Functional residual capacity was actually higher in prone than in supine position. The amount of non-aerated lung tissue was a small percentage of the total lung tissue weight, as expected in healthy lungs, and even if changing position from supine to prone resulted in modest lung recruitment, this did not correlate with functional residual capacity change. Altogether, these results make very unlikely that the opening of previously collapsed lung units, corresponding to lung CT scan analysis of non-aerated lung tissue (≥−100 H.U.) which becomes aerated (<−100 H.U.), substantially accounted for the observed increase in FRC. Instead, the opposite changes in poorly and well-aerated lung tissue showed a significant correlation with functional residual capacity change. As the total mass of aerated lung tissue did not change, these density modifications anatomically correspond to already open lung units that get more inflated in prone position (poorly aerated lung tissue which becomes well aerated). This might be considered as a different kind of “recruitment”, which we could define as a redistribution of aeration, i.e. a large amount of lung tissue with poor aeration in supine position, which becomes well aerated in prone position. As with recruitment, when redistribution of aeration occurs, lung gas content increases, but differently from recruitment, the total amount of lung tissue open to aeration does not change. The differences between these two phenomena merit some further explanation: when previously collapsed lung units reopen, the same amount of gas distributes to a higher number of lung units (a larger lung open to aeration), giving as net effect a decrease in pressure. This would typically be seen on the pressure–volume curve as a flat step (an increase in volume without an increase in pressure), which clearly did not happen in our animals, since the lung pressure–volume curves in supine and prone positions never get close to each other.

The mechanical advantage given by the redistribution of aeration instead is probably related to other phenomena, since the total number of lung units open to aeration (i.e. the dimensions of the lung open to aeration) does not change. These might be an increase in the radius of the alveoli open to aeration, which lowers the elastance of each alveolus, and a higher homogeneity in the distribution of aeration (see Fig. 2), which through interdependence affects the elastance of higher radius alveoli close to lower radius alveoli.

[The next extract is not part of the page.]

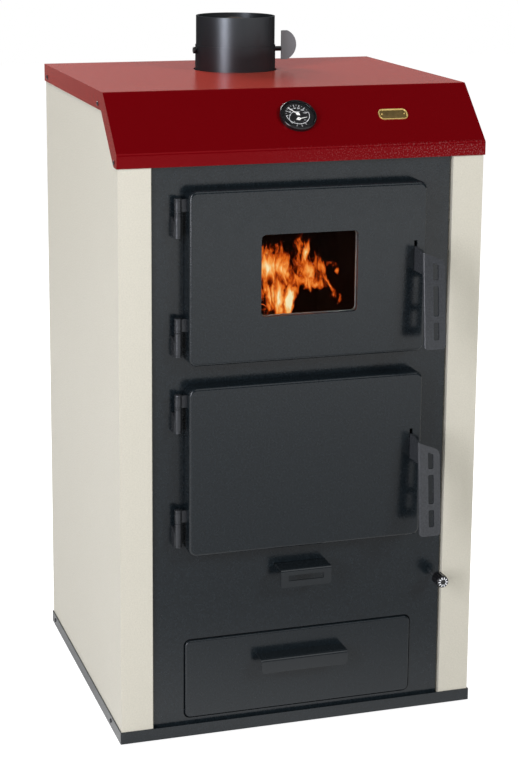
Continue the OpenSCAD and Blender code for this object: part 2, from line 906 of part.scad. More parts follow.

We do not know whether the major contributor to lung mechanical improvement is the increase in volume itself, or the “quality” of the lung tissue open to aeration, since well-aerated lung tissue, not poorly aerated, has been associated to the mechanical properties of the lung in patients with ARDS [22]. We however propose redistribution of aeration as a mechanism, different from classically defined lung recruitment, which could explain an amelioration of lung elastance and an increase in lung gas content associated with prone positioning, even in those situations in which a very low amount of non-aerated recruitable lung tissue is present and recruitment is expected to be low.

Conclusions

In this healthy animal model in which lung recruitment was negligible, prone position was associated with an amelioration of lung mechanics, a higher functional residual capacity and a different, more homogenous distribution of lung aeration than supine position. Lung recruitment, defined as an opening of previously collapsed lung units, is thus not necessary per se for prone position to improve lung mechanical properties and increase lung gas content.